Nach dem schrecklich ernüchternden Werk schauen wir doch direkt nach Europa und dieses aus afropäischer Sicht. In «Afropäisch» reisen wir nämlich von Sheffield aus mit Johny Pitts quer durch den Kontinent und begegnen den unterschiedlichsten Mitbewohnern der Metropolen des Kontinents. Wir lernen die gelebte afropäische Kultur und den Alltag jener Bürger:innen im postkolonialen Europa durch dieses Werk besser kennen. Die Erkundungen des 35-jährigen Autoren, Fotografen und Moderatoren sind sehr vielschichtig und mit Liebe zum Detail und zur historischen Korrektheit verbunden. Er konnte mit dem Werk diverse Preise erzielen und schafft es in eloquenter, aber niemals klugscheisserischerweise komplexere Tatvorgänge zu beschreiben.

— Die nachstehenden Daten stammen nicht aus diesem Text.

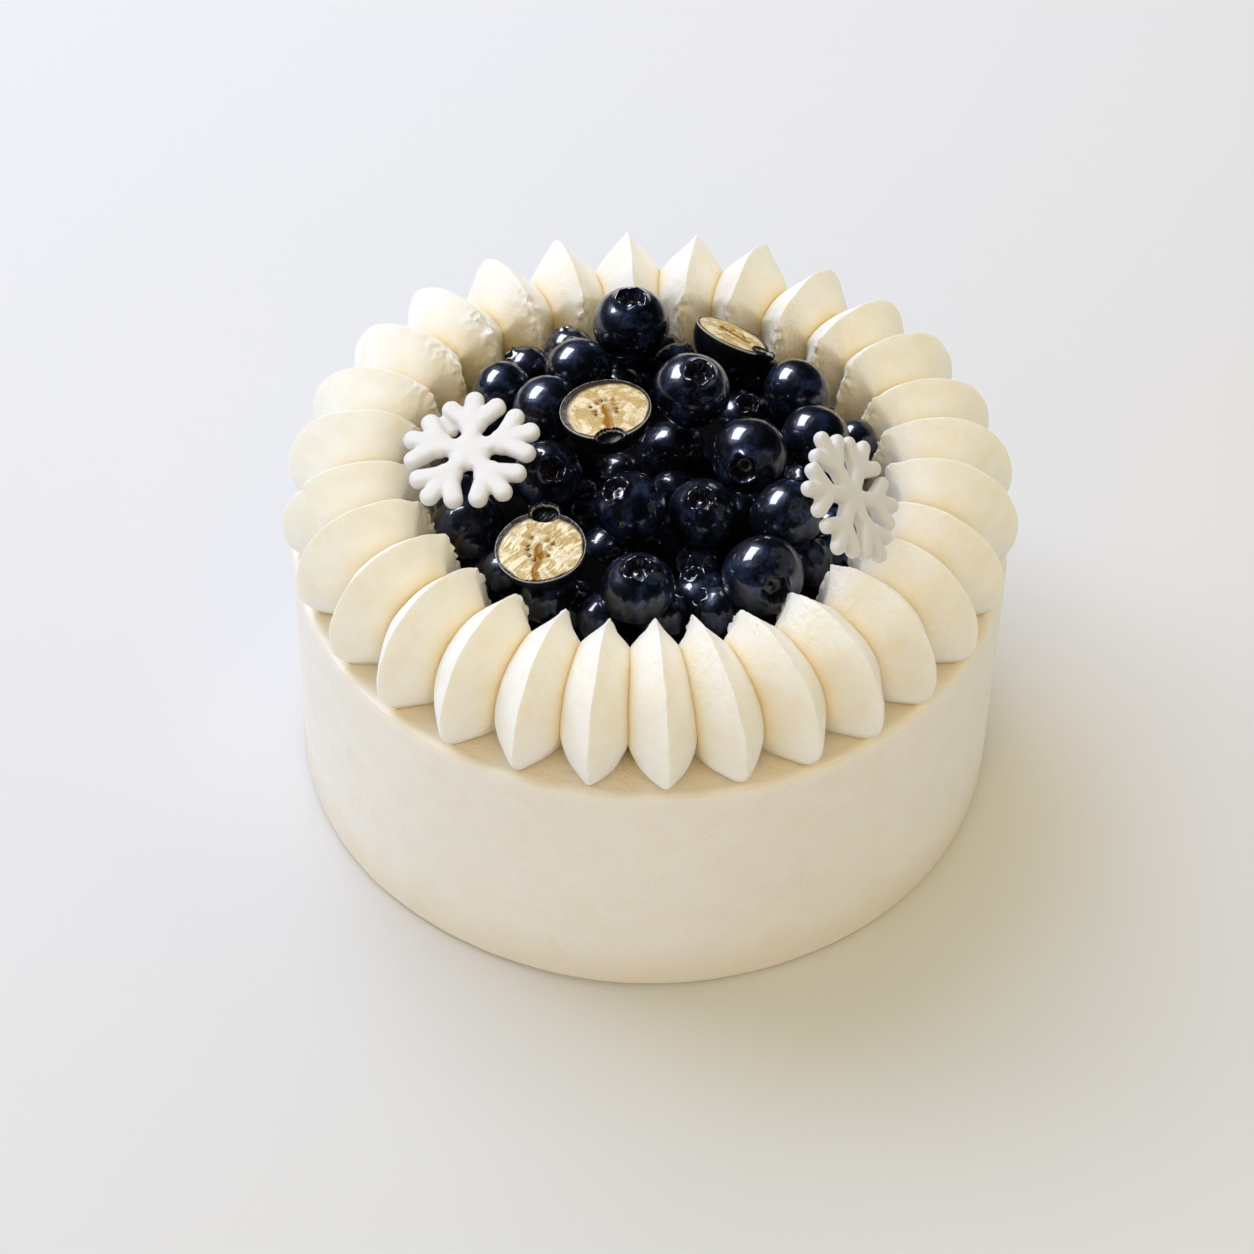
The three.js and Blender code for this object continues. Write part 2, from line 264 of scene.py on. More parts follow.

Folgen kann man ihm immer, dies sei aber auch sicher der guten Übersetzung Helmut Dierlamms geschuldet, der einen tollen Job gemacht hat. Der Begriff «afropäisch» wurde übrigens in den frühen neunziger Jahren von David Byrne, dem ehemaligen Frontmann der Band Talking Heads und der Frontfrau Marie Daulne (Zap Mama) geprägt. Vor allem im Bereich Mode und Musik wurde er bekannt und bekommt mit diesem Werk sicher die tiefere Bedeutung und Definition die er verdient hat.

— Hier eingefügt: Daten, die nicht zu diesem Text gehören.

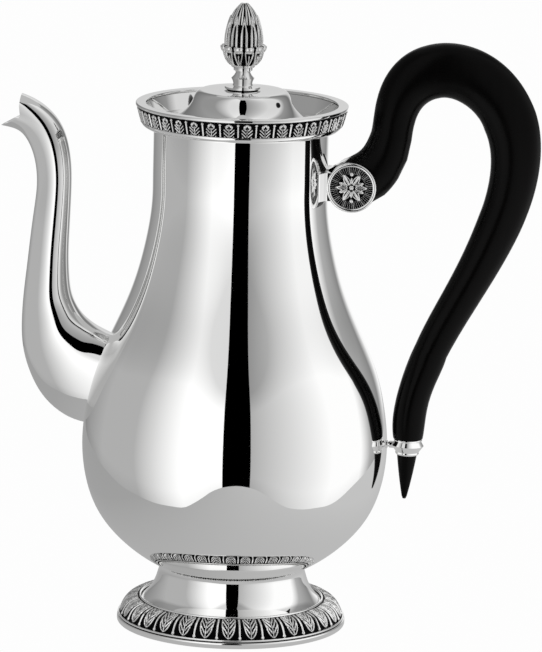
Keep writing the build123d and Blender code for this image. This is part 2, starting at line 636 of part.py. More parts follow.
STUD_TOP = LID_TOP + STUD_REACH
STUD_BOTTOM = LID_TOP - LID_SHEET - WASHER_THICKNESS - NUT_THICKNESS - STUD_END


def finial_stud(radius):
    """threaded rod through the whole finial and the lid"""
    return rod((0, 0, STUD_BOTTOM), (0, 0, STUD_TOP), radius)


def finial_washer(stud):
    top = LID_TOP - LID_SHEET
    return ring([(0, top - WASHER_THICKNESS), (WASHER_RADIUS, top - WASHER_THICKNESS),
                 (WASHER_RADIUS, top), (0, top)]) - stud


def finial_nut(stud):
    bottom = LID_TOP - LID_SHEET - WASHER_THICKNESS - NUT_THICKNESS
    outline = RegularPolygon(NUT_FLATS / 2, 6, major_radius=False)
    return extrude(Pos(0, 0, bottom) * outline, NUT_THICKNESS) - stud


# ---- make and save every piece ---------------------------------------------------------
filled = body_filled()
bore = spout_body(WALL)
save(body_shell(bore), "body_shell")
save(spout_body(0.0) - filled - beak_cut() - bore, "spout")
save(lid_seat(), "lid_seat")
save(mouth_flange(), "mouth_flange")
save(rim_border(filled), "rim_border")
save(foot_pedestal(filled), "foot_pedestal")
save(foot_border(), "foot_border")
save(foot_bead(), "foot_bead")
save(base_ring(), "base_ring")

cross_pin, wood_pin, bar_strap = clasp_pin(), strap_pin(), strap(filled)
neck_clasp = clasp(filled, cross_pin, bar_strap)
save(neck_clasp, "neck_clasp")
save(rosette(-1), "rosette_front")
save(rosette(1), "rosette_back")
save(cross_pin, "clasp_pin")
save(bar_strap - wood_pin, "handle_strap")
save(wood_pin, "strap_pin")

long_stud = tip_stud()
low_ring = handle_ring(long_stud)
save(handle_grip(neck_clasp, bar_strap, (cross_pin, wood_pin), long_stud), "handle_grip")
save(low_ring, "handle_ring")
save(handle_tip(long_stud), "handle_tip")
save(long_stud, "tip_stud")
save(ring_link(filled, low_ring), "ring_link")

stud_hole = finial_stud(STUD_RADIUS + STUD_CLEARANCE)
save(lid_cover(stud_hole), "lid_cover")
save(lid_skirt(), "lid_skirt")
save(finial_base(stud_hole), "finial_base")
save(finial_calyx(stud_hole, turned(bud_outline())), "finial_calyx")
save(finial_bud(stud_hole), "finial_bud")
save(finial_stud(STUD_RADIUS), "finial_stud")
save(finial_washer(stud_hole), "finial_washer")
save(finial_nut(stud_hole), "finial_nut")
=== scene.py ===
import bpy
import bmesh
import math
import numpy as np
from mathutils import Matrix, Vector


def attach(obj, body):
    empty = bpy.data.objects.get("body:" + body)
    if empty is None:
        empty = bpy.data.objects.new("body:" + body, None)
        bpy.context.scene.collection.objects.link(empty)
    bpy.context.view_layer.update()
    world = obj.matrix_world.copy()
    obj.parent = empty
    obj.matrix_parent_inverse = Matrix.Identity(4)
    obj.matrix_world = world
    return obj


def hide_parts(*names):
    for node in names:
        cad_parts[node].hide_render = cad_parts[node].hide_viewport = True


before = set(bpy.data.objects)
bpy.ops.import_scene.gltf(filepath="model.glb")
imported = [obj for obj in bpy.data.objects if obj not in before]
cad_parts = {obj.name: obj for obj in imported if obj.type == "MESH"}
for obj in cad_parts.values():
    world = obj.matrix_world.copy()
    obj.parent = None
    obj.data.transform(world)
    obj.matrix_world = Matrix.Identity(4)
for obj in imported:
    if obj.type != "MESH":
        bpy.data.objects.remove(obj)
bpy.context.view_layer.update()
MM = 0.001

# ---- camera -------------------------------------------------------------------------
# A long lens at table height and a little above, with the spout at the left. The camera
# stands a few degrees round towards the handle and is tipped a little.
TURN = math.radians(7.0)
FAR, HIGH = 2.1759, 0.575
YAW, PITCH, ROLL = 0.0064, 0.2036, 0.0241
LENS, SENSOR_WIDTH = 296.9, 36.0

camera = bpy.data.objects.new("camera", bpy.data.cameras.new("camera"))
bpy.context.scene.collection.objects.link(camera)
bpy.context.scene.camera = camera
camera.data.lens = LENS
camera.data.sensor_width = SENSOR_WIDTH
camera.data.clip_start, camera.data.clip_end = 0.1, 100.0
ahead = Vector((math.sin(YAW) * math.cos(PITCH), math.cos(YAW) * math.cos(PITCH), -math.sin(PITCH)))
right = Vector((math.cos(YAW), -math.sin(YAW), 0.0))
up = right.cross(ahead)
tipped_right = math.cos(ROLL) * right + math.sin(ROLL) * up
tipped_up = -math.sin(ROLL) * right + math.cos(ROLL) * up
axes = Matrix((tipped_right, tipped_up, -ahead)).transposed().to_4x4()
turn = Matrix.Rotation(TURN, 4, "Z")
camera.matrix_world = turn @ Matrix.Translation((0.0, -FAR, HIGH)) @ axes

# ---- body -----------------------------------------------------------------------------
# The pear-shaped body is one piece of spun and polished sheet, from its dished bottom over
# the belly to a straight neck that flares into the mouth.
def new_tree_socket(tree, name, kind, inward, value=None):
    socket = tree.interface.new_socket(name=name, in_out="INPUT" if inward else "OUTPUT", socket_type=kind)
    if value is not None:
        socket.default_value = value
    return socket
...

Welche Drogen dürfen es sein? 

Kommen wir aber nun zu einem wirklich spannenden, mit Fakten und Zahlen gespickten Sachbuch, das mit dem catchigen Titel «High sein» erstmal Aufmerksamkeit erhascht. In diesem Handbuch machen sich Jörg Böckem und Henrik Jungaberle gemeinsam mit Immanuel Jork und Julia Kluttig auf die Spurensuche im richtigen Umgang mit allem an Rauschmitteln, was der Handel so hergibt. Böckem, der als freier Journalist und in der Suchtprävention tätig ist, weiss nach acht Jahren Heroinabhängigkeit wovon er redet und gibt zahl- und lehrreiche Tipps. Henrik Jungaberle wiederum liefert die wissenschaftlichen Fakten, die er in Langzeitstudien in Heidelberg erforscht hat.

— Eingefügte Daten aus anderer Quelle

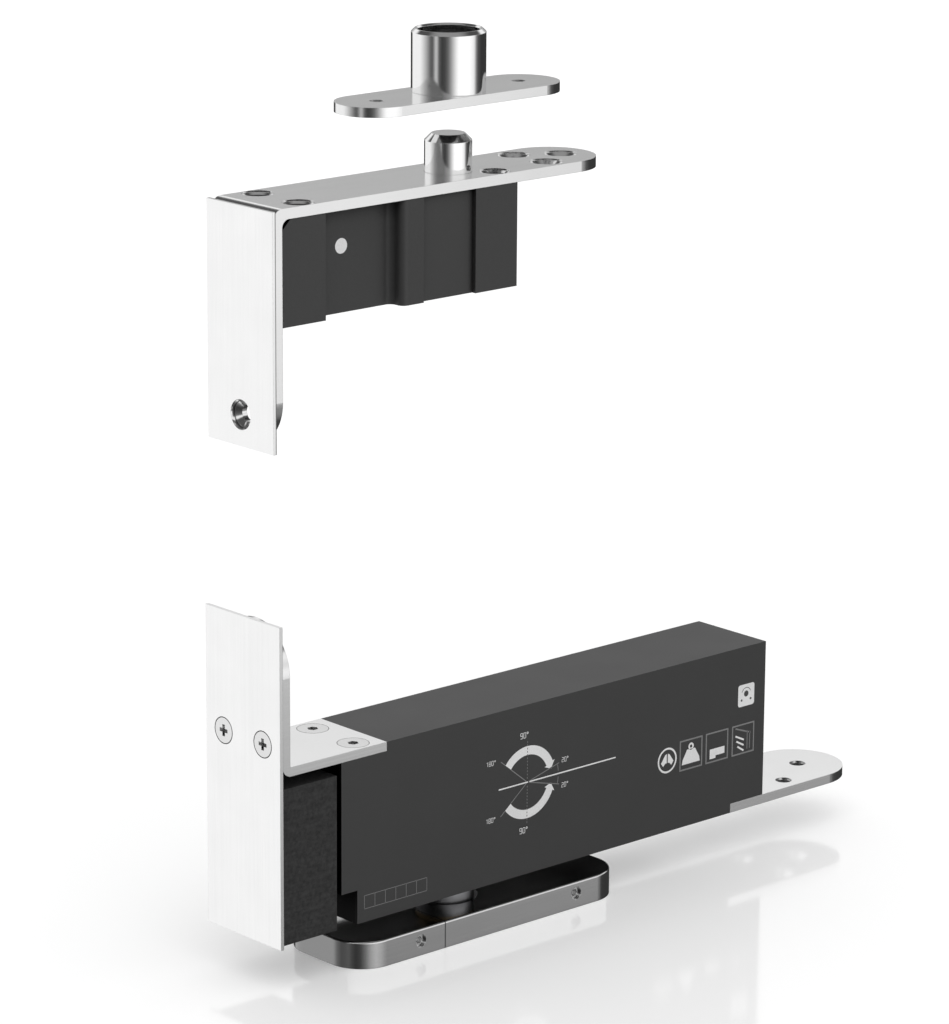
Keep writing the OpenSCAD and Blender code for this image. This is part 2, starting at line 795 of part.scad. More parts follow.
module rack_window_outline() {
    pitch = PI * tooth_module;
    half_pitch_line = (pitch / 2 - backlash) / 2;
    tip = pinion_r - rack_addendum;
    root = tip_r + tooth_root_gap;
    half_tip = half_pitch_line - rack_addendum * tan(pressure_angle);
    half_root = half_pitch_line + (root - pinion_r) * tan(pressure_angle);
    difference() {
        translate([-window_half, -spindle_r - 1]) square([2 * window_half, root + spindle_r + 1]);
        for (tooth = [-5:4])
            translate([(tooth + 0.5) * pitch, 0])
                polygon([[-half_tip, tip], [half_tip, tip], [half_root, root], [half_root, root + 1],
                    [-half_root, root + 1], [-half_root, root]]);
    }
}

// A ring around the piston at each of its two seals
module piston_rings(outer_r) {
    for (x = [piston_front + 3, piston_rear - 5])
        translate([x, 0, bore_z]) rotate([0, 90, 0]) ring(outer_r, bore_r - 1.5, 0, groove_w);
}

module rack_piston() {
    color("lightsteelblue")
    difference() {
        translate([piston_front, 0, bore_z]) rotate([0, 90, 0])
            cylinder(r = bore_r - running_gap, h = piston_rear - piston_front);
        translate([0, 0, bore_z - bore_r - 1]) linear_extrude(2 * bore_r + 2) rack_window_outline();
        piston_rings(bore_r + 1);
    }
}

module piston_seals() {
    color("black") piston_rings(bore_r - running_gap / 2);
}

// ---- top pivot, fixed to the door ----

module housing_screw_places() {
    for (x = [housing_screw_x1, housing_screw_x2])
        for (side = [-1, 1])
            translate([x, side * housing_screw_y, top_z]) children();
}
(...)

Das Buch ist im wesentlichen ein starkes Nachschlagewerk über die Folgen im richtigen oder eben im falschen Umgang mit jeglichen Substanzen. Skizziert werden sowohl chemische Verläufe im Körper als auch deren Auswirkungen auf Geist und Seele. Nichts wird verharmlost, aber auch nichts wird verteufelt. Immer wieder finden wir eindrucksvolle Tabellen mit Zahlen, die teils sehr erschreckend sind, aber eben real. Das Thema geht alle etwas an, da wir alle direkt oder indirekt tagtäglich davon betroffen sind. Neben der Veröffentlichung des Buches geben die beiden Verfasser auch regelmässig Kurse und besuchen Schulen, um dort Aufklärungsarbeit zu machen. Genau an letzteres musste ich immer wieder denken, da dies wirklich ab der Sekundarstufe in jedem Klassenzimmer als Ratgeber und eben als Aufklärungsbuch zugänglich sein sollte. Also liebe Lehrpersonen da draussen: Tut euren Schülern was Gutes und fordert dieses Buch an.

Einmal One-Way und kein zurück!?

Im letzten Teil unserer Zusammenfassung treffen wir auf Nick Martin der mit «Die geilste Lücke in meinem Lebenslauf» ein mittlerweile fast schon kultiges Reisebuch verfasst hat. Nick beschloss nach seiner Ausbildung als IT-Systemkaufmann mit einem One-Way Ticket abzuhauen. Der Würzburger, der eigentlich gar nicht plante so lange zu verreisen, machte wie der Titel eben schon sagt, die geilste Lücke in seinem Lebenslauf und erlebte sechs bewegende Jahre. Wissenswertes zu ihm und seinem Buch erfahrt ihr demnächst in einem Interview hier auf frachtwerk. Vorab sei aber schon gesagt, dass sein im Malik Verlag erschienene Buch definitiv in keiner Reisebibliothek fehlen darf.

Diese Bücher passen zu…

…Pausenräumen- und höfen.

…allen die diverse Blicke über den Tellerrand haben möchten.

…kaltem Kaffee mit einem Schnitz Mango.